By Harichandan Arakali

Jan. 30 (Bloomberg) -- Spice Corp. Chairman B. K. Modi offered 20 billion rupees ($408 million) for a controlling stake in Satyam Computer Services Ltd., joining Larsen & Toubro Ltd. in the race for the fraud-hit software exporter.

Spice Innovation, Modi’s closely held New Delhi-based holding company, made a preliminary cash offer for preference shares in Hyderabad-based Satyam, Modi said in a telephone interview from New Delhi today.

Satyam hired Goldman Sachs Group Inc. to find a buyer this week after Larsen, the nation’s biggest engineering company, tripled its stake and said other bidders are interested. Satyam shares have declined 70 percent since founder Ramalinga Raju said Jan. 7 he’d inflated assets by $1 billion and quit as chairman.

“Anybody and everybody would have some or the other plan for Satyam because it is in big-time trouble and available at dirt-cheap valuations,” said Harshad Deshpande, a Mumbai-based analyst at Ambit Capital Pvt. “What is important is they need to provide right leadership, they need to have genuine interest.”

Modi may use part of the 21 billion rupees he earned by selling his stake in Spice Communications Ltd. to Idea Cellular Ltd. last year to finance an offer for India’s fourth-biggest software provider. Larsen Chairman A.M. Naik has said Larsen may lift its holding in Satyam to 15 percent, the threshold for an offer to investors under Indian takeover rules.

Satyam gained 7.8 percent to close at 53.85 rupees in Mumbai trading. The benchmark Sensitive Index added 2 percent.

Written to Government

Spice has sent its expression of interest to buy Satyam to the board and the government, Modi said. The purchase, if approved, will align with his group’s interests in the information and communication businesses, he said.

“The key thing is that the money must go into the company,” Modi said. The 20 billion rupees is the amount Satyam needs to run its operations and “we have the money,” he said.

Satyam’s board said on Jan. 27 it had organized money to pay salaries for January and was set to complete funding arrangements for meeting the cash-strapped company’s immediate needs.

The software company, which is being investigated by India’s fraud office, auditing body, markets regulator and police, also faces U.S. class-action lawsuits after Raju admitted to inflating earnings for “several years.”

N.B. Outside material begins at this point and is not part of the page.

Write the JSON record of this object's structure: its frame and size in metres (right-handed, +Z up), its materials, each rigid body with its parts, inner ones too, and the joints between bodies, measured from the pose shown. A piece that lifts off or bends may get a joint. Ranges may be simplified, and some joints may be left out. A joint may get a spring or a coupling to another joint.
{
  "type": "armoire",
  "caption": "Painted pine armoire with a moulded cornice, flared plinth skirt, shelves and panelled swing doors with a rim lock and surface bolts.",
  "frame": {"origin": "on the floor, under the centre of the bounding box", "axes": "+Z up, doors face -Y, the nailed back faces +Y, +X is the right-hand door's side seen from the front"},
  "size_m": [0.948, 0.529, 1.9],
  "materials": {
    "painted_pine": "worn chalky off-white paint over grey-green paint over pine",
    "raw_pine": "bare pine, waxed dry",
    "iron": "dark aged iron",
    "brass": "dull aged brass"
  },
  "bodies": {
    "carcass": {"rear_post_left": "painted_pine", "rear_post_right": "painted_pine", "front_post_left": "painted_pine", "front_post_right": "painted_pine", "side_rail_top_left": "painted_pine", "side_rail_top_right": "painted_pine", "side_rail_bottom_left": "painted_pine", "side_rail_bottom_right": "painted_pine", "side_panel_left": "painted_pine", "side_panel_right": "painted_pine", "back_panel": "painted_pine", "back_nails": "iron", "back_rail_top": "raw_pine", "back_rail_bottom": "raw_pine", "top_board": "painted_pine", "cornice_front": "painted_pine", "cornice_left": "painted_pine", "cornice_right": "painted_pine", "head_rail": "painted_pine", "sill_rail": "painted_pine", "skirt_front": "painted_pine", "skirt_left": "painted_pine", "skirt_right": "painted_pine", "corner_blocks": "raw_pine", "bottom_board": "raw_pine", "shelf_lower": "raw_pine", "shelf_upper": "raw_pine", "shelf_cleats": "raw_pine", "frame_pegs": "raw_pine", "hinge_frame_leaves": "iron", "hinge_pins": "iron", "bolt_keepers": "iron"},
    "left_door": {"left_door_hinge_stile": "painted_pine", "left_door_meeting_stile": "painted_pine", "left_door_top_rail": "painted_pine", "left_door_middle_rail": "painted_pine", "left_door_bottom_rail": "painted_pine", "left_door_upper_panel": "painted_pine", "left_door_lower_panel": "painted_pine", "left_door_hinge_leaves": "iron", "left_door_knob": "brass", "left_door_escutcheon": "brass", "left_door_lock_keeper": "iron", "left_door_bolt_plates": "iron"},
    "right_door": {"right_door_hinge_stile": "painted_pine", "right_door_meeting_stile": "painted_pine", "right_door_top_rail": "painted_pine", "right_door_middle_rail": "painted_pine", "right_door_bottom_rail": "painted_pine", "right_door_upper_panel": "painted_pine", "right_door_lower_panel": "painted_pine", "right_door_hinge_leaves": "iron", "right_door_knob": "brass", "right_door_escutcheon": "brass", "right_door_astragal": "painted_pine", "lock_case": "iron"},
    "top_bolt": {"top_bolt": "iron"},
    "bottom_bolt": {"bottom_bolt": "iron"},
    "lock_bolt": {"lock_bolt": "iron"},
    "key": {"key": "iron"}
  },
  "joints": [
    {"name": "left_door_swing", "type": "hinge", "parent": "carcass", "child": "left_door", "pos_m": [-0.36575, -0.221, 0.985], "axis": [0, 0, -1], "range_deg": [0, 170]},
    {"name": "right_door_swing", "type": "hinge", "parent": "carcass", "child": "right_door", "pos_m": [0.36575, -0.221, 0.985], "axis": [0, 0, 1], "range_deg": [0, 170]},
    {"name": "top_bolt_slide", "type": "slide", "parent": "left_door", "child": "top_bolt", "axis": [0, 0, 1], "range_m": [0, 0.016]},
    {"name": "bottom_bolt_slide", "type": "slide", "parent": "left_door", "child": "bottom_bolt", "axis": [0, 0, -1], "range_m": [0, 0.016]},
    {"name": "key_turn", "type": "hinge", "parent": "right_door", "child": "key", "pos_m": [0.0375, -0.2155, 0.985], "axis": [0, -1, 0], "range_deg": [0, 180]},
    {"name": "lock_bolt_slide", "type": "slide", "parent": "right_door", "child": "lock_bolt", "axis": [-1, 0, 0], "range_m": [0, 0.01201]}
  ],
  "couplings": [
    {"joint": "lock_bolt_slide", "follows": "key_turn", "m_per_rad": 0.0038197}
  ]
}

Modi said he plans to change Satyam’s brand name if he succeeds in acquiring the company and said Spice was familiar with regulations in the markets where Satyam operated and was prepared to deal with any legal action the provider may face.

“If we invest our main focus will be on how to revive the company and how to grow it,” he said. “We have our lawyers and we know how to deal with the lawsuits.”